Time together, just you and your spouse, may become limited once your new bundle of joy has arrived. Your bed, which was where ‘the’ action happened, is now a place where sleep is grabbed, tears of joy and desperation are shed, as you navigate the early stages of parenthood. You may still share your bed with your spouse but you may also be joined by your child whose head rests firmly on one parent, whilst the other parent has the joys of removing toes from the crevices of their ribs. If you have multiple children, of various ages, you may not actually see each other at night, except for a glancing high 5 as you move between rooms encouraging your sprogs to return to sleep.

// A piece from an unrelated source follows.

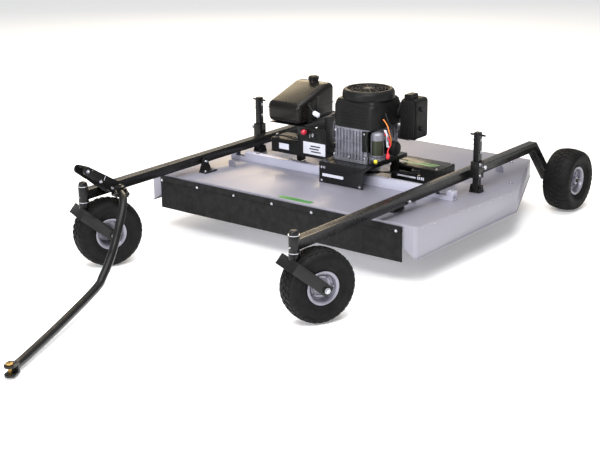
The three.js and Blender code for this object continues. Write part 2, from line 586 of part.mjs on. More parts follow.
// Each pivot bracket stands against the inboard face of its rail.
function addPivotBracket(side, sign) {
  const { y, z, radius } = PIVOT;
  const inboard = sign * (RAIL.x - RAIL.size / 2 - 3);
  const upTo = (reach) => [inboard, inboard - sign * reach].sort((a, b) => a - b);
  const foot = deckTopZ(y - 44) + GAP;
  const upright = slab('x', [[y - 44, foot], [y + 44, foot], ...arc(y, z, 20, 0, 180, 6)], ...upTo(8));
  const base = block(upTo(48), [y - 44, y + 44], [foot, foot + 6]);
  const from = axis(inboard - sign * 18, y, z);
  const to = axis(sign * (RAIL.x + RAIL.size / 2 + 2), y, z);
  place(mower, `${side}_pivot_bracket`, cut(join(upright, base), rod(radius + GAP, from, to, 12)), 'frameBlack');
  const head = rod(11, to, to.clone().add(axis(sign * 8, 0, 0)), 6);
  place(mower, `${side}_pivot_bolt`, join(rod(radius, from, to, 12), head), 'zinc');
}

// ---------------------------------------------------------------- wheels

function tyreProfile(width) {
  const flat = TYRE.radius / Math.cos(Math.PI / TYRE.segments);
  const half = width / 2;
  const { seat } = TYRE;
  return [
    [seat, -48], [88, -52], [112, -half], [140, -half], [flat, -half + 24],
    [flat, half - 24], [140, half], [112, half], [88, 52], [seat, 48], [seat, -48],
  ];
}

function rimProfile() {
  const { flange, barrel, wall, width, hub, bore, hubLength } = RIM;
  const half = width / 2;
  const reach = hubLength / 2;
  const inner = barrel - wall;
  return [
    [bore, -reach], [bore, reach], [hub, reach], [hub, 16], [inner, 24], [inner, half + 4], [flange, half + 4],
    [flange, half], [barrel, half], [barrel, -half], [flange, -half], [flange, -half - 4], [inner, -half - 4],
    [inner, 18], [hub, 10], [hub, -reach], [bore, -reach],
  ];
}

function addWheel(group, prefix, centre, outward, width) {
  const half = Math.PI / TYRE.segments;
  place(group, `${prefix}_tyre`, turned(tyreProfile(width), centre, outward, TYRE.segments, half), 'tyreRubber');
  place(group, `${prefix}_rim`, turned(rimProfile(), centre, outward, RIM.segments), 'rimSilver');
}

// A trailing fork: a crown plate square to two flat arms, a kingpin above it and an axle bolt below.
function addCaster(side, sign) {
  const group = subgroup(sign * RAIL.x, HUB.y, 0, CASTER.swivel);
  const { trail, crownY, crownZ, armInside, armThick, armWidth } = CASTER;
  const axle = axis(0, trail, TYRE.radius);
  const crown = axis(0, crownY, crownZ);
  const down = axle.clone().sub(crown).normalize();
  const length = axle.distanceTo(crown);
  const turn = new THREE.Matrix4().makeRotationX(Math.atan2(down.z, down.y));
  const seat = new THREE.Matrix4().makeTranslation(crown.x, crown.y, crown.z).multiply(turn);

  const reach = armInside + armThick;
  const half = armWidth / 2;
  const plate = moved(block([-reach, reach], [-6, 3], [-half, half]), seat);
  const end = length + 24;
  const arm = [[-6, -half], [end - 7, -half], [end, 7 - half], [end, half - 7], [end - 7, half], [-6, half]];
  const arms = [-reach, armInside].map((x) => moved(slab('x', arm, x, x + armThick), seat));
  const kingpin = rod(HUB.bore - 1, axis(0, 0, crownZ), axis(0, 0, HUB.high + 12), 16);
  const collar = rod(24, axis(0, 0, crownZ - 4), axis(0, 0, HUB.low - 1.2), 16);
  const wheelEnd = axis(armInside - 0.5, trail, TYRE.radius);
  const wheelSpace = rod(TYRE.radius + 4, wheelEnd.clone().setX(-wheelEnd.x), wheelEnd, 24);
  const boltEnd = wheelEnd.clone().setX(reach + 12);
  const bolt = rod(AXLE_RADIUS, boltEnd.clone().setX(-boltEnd.x), boltEnd, 14);
  const heads = [-reach - 10, reach].map((x) => rod(16, boltEnd.clone().setX(x), boltEnd.clone().setX(x + 10), 6));
  const stem = cut(join(kingpin, collar), wheelSpace);
  place(group, `${side}_caster_fork`, join(plate, ...arms, stem, bolt, ...heads), 'frameBlack');

  const kingpinEnd = HUB.high + 12 + GAP;
  const seatZ = HUB.high + 1;
  const inner = HUB.bore;
  const cap = [
    [inner, seatZ], [21.5, seatZ], [21.5, seatZ + 13], [18, seatZ + 18], [0, seatZ + 20], [0, kingpinEnd],
    [inner, kingpinEnd], [inner, seatZ],
  ];
  place(group, `${side}_hub_cap`, turned(cap, axis(0, 0, 0), axis(0, 0, 1), 16), 'frameBlack');
  addWheel(group, `${side}_caster`, axle, axis(1, 0, 0), TYRE.casterWidth);
}

function moved(piece, matrix) {
  const { vertProperties, triVerts } = piece.getMesh();
  const geometry = new THREE.BufferGeometry();
  geometry.setAttribute('position', new THREE.Float32BufferAttribute(vertProperties, 3));
  geometry.setIndex(Array.from(triVerts));
  return solid(geometry, matrix);
}

// ---------------------------------------------------------------- hitch

// A channel that climbs along the left rail and over the caster, with the hitch ears at its lower end.
function addHitchBracket() {
  const { x, y, boss, pin, low, high, ear } = HITCH;
  const outboard = -RAIL.x + RAIL.size / 2 + GAP;
  const plateThick = 8;
  const inboard = outboard + 68;
  const side = [
    ...arc(-672, 500, 20, 70, 250, 6), [-500, 346], [-440, 346], [-440, 384],
  ];
  const plates = [outboard, inboard - plateThick].map((at) => slab('x', side, at, at + plateThick));
  const web = slab('x', [[-664, 519], [-668, 508], [-452, 376], [-440, 376], [-440, 384]], outboard, inboard);
  const earOutline = [[inboard - 2, y + boss], [inboard - 2, y - boss], ...arc(x, y, boss, -90, 90, 8)];
  const ears = [low, high - ear].map((at) => slab('z', earOutline, at, at + ear));
  const swingPin = rod(pin, axis(x, y, low - 6), axis(x, y, high + 8), 14);
  const cheek = block([inboard - plateThick, inboard], [y - boss, y + boss], [low, high]);
  const capWay = rod(30, axis(-RAIL.x, HUB.y, HUB.low - 20), axis(-RAIL.x, HUB.y, HUB.high + 40), 20);
  place(mower, 'hitch_bracket', cut(join(...plates, web, cheek, ...ears, swingPin), capWay), 'frameBlack');
}

function addTongue() {
  const { x: hx, y: hy, boss, pin: hitchPin, low, high, ear } = HITCH;
  const { radius, wall, pinReach, z, pin, yaw, eyeX, eyeY, eyeZ } = TONGUE;
  const lugAngle = -34.7;
  const yoke = subgroup(hx, hy, 0, lugAngle);
  const [yokeLow, yokeHigh] = [low + ear + 0.6, high - ear - 0.6];
  const knuckle = rod(boss - 2, axis(0, 0, yokeLow), axis(0, 0, yokeHigh), 16);
  const bridge = block([10, 24], [-30, 30], [yokeLow, yokeHigh]);
  const cheeks = [-30, 22].map((at) => (
    slab('y', [[12, yokeLow], [pinReach, yokeLow], ...arc(pinReach, z, 16, -60, 90, 6), [12, yokeHigh]], at, at + 8)
  ));
  const lift = rod(pin, axis(pinReach, -36, z), axis(pinReach, 36, z), 12);
  const way = rod(hitchPin + 0.6, axis(0, 0, 300), axis(0, 0, 440), 14);
  place(yoke, 'tongue_yoke', join(cut(join(knuckle, bridge, ...cheeks), way), lift), 'frameBlack');

  const out = axis(Math.cos(THREE.MathUtils.degToRad(lugAngle)), Math.sin(THREE.MathUtils.degToRad(lugAngle)), 0);
  const at = (reach) => axis(hx, hy, z).addScaledVector(out, reach);
  const eye = axis(eyeX, eyeY, eyeZ);
  const ahead = axis(Math.sin(THREE.MathUtils.degToRad(yaw)), -Math.cos(THREE.MathUtils.degToRad(yaw)), 0);
  const neck = 40;
  const path = new THREE.CatmullRomCurve3([
    at(pinReach - 14), at(pinReach), axis(-428, -556, 360), axis(-376, -616, 330), axis(-328, -696, 263),
    axis(-294, -780, 169), axis(-258, -870, 107), axis(-224, -954, 76), axis(-90, -1285, 48),
    eye.clone().addScaledVector(ahead, -neck - 90), eye.clone().addScaledVector(ahead, -neck - 1),
  ], false, 'centripetal');
  const section = new THREE.Shape().absarc(0, 0, radius, 0, Math.PI * 2);
  section.holes.push(new THREE.Path().absarc(0, 0, radius - wall, 0, Math.PI * 2, true));
  const tube = solid(new THREE.ExtrudeGeometry(section, { steps: 16, curveSegments: 5, extrudePath: path }));
  const sideways = axis(-out.y, out.x, 0).multiplyScalar(60);
  const liftWay = rod(pin + 0.6, at(pinReach).sub(sideways), at(pinReach).add(sideways), 12);
  place(mower, 'tongue_tube', cut(tube, liftWay), 'frameBlack');

  const clevis = subgroup(eyeX, eyeY, 0, yaw);
  const outer = 23;
  const web = block([-outer, outer], [neck - 14, neck], [eyeZ - outer, eyeZ + outer]);
  const earOutline = [[-outer, neck - 10], ...arc(0, 0, outer, 180, 360, 10), [outer, neck - 10]];
  const ears = [eyeZ - outer, eyeZ + outer - 9].map((bottom) => slab('z', earOutline, bottom, bottom + 9));
  const pinWay = rod(9, axis(0, 0, 0), axis(0, 0, 90), 14);
  place(clevis, 'hitch_clevis', cut(join(web, ...ears), pinWay), 'frameBlack');
  const [pinLow, shoulder] = [eyeZ - outer - 3, eyeZ + outer + GAP];
  const drawPin = [[0, pinLow], [8, pinLow], [8, shoulder], [15, shoulder], [15, shoulder + 9], [0, shoulder + 9]];
  place(clevis, 'hitch_pin', turned(drawPin, axis(0, 0, 0), axis(0, 0, 1), 12), 'brassPlate');
}

// ---------------------------------------------------------------- the whole mower

addDeck();
addFlap();
addSpindle('left', SPINDLES.left);
addSpindle('right', SPINDLES.right);
addBelt();
addBeltCovers();
addEngineBase();
addCrankcase();
addBlower();
addEngineFittings();
addTank();
addControls();
for (const [side, sign] of [['left', -1], ['right', 1]]) {
  addPivotBracket(side, sign);
  addSideFrame(side, sign);
  addLiftPost(side, sign);
  addCaster(side, sign);
}
addHitchBracket();
addTongue();

export default mower;
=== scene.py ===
"""The looks of a pull-behind brush mower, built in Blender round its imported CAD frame. Metres, +Z up."""

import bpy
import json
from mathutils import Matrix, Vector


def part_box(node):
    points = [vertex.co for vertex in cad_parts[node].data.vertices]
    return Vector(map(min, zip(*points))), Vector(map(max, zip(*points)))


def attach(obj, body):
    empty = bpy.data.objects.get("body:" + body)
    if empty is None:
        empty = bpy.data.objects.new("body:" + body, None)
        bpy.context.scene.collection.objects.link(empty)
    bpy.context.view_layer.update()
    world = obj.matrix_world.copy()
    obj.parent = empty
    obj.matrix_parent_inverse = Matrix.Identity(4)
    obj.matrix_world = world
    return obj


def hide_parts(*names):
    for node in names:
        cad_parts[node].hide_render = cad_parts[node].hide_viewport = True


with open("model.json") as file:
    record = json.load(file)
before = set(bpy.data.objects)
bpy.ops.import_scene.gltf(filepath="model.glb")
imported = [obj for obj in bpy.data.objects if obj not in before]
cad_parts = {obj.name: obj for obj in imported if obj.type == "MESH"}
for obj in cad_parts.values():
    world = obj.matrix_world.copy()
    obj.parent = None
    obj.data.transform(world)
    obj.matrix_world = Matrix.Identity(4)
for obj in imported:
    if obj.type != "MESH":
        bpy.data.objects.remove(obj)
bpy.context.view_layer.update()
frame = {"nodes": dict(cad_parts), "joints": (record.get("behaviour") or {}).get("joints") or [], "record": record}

import json
import math
import random

import bmesh
import bpy
import numpy as np
from mathutils import Matrix, Vector, noise

random.seed(7)

NODES = frame["nodes"]
JOINTS = {joint["name"]: joint for joint in frame["joints"]}
X, Y, Z = Vector((1, 0, 0)), Vector((0, 1, 0)), Vector((0, 0, 1))
SIDES = (("left", -1), ("right", 1))


# ---------------------------------------------------------------- materials

def principled(name, colour, roughness, metallic=0.0, coat=0.0, gleam=0.5):
    material = bpy.data.materials.new(name)
    material.use_nodes = True
    shader = material.node_tree.nodes["Principled BSDF"]
    shader.inputs["Base Color"].default_value = (*colour, 1)
    shader.inputs["Roughness"].default_value = roughness
    shader.inputs["Metallic"].default_value = metallic
    shader.inputs["Specular IOR Level"].default_value = gleam
    shader.inputs["Coat Weight"].default_value = coat
    shader.inputs["Coat Roughness"].default_value = 0.12
    return material, shader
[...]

This does create difficulties in securing relations of a sexual nature with each other. As such you may now embark on a ‘grab it whilst you can’ mentality, taking full advantage of that 2 minutes where they are a sleep or otherwise distracted. You may be lucky enough to get more and relive some of that youthful joy. You may on the other hand have to adopt positions that if spotted merely look like wrestling manoeuvres, with who ever is on top naturally being the victor, and as such avoiding a more difficult conversation.
Sex post baby may be frequent. Opportunities may be more abundant, confidence high, appetite undeterred. However, it may have dropped off. I have had a few conversations with parents who draw on similar themes when it comes just reasons for a drop in fornication frequency. For new mother’s these tend to be due to loss of confidence as a result of post baby body shape, tiredness, opportunity, practicalities of clean up afterwards, what happens if baby wakes and that they have been touched and mauled all day so space not sex is what is on the agenda. New fathers conundrums on this matter, and I can only really talk from this perspective with any really conviction, are that they feel that their spouse does not find them attractive any more, difficulties reading sexual cues (thinking their partner wants the whole package, when they only want a cuddle), not wanting to come across as a pest so they avoid making advances and of course tiredness, opportunity and cock blocks in the bed.
If faced by such difficulties and obstacles I can only suggest one thing. Talk! Talk about how you are feeling, give your side of the coin and listen to your partners. Come up with some things you can do to help get more quality time together. Phones down at 9, date nights, massages without the happy ending. Be present with each other and realise that the difficulties won’t last for ever. Eventually you will be able to get the kids to sleep in their own bed or ship them off to the grandparents for a night. And when you do spend that time doing something nice. Or just fall asleep on the couch like we do, but do it together.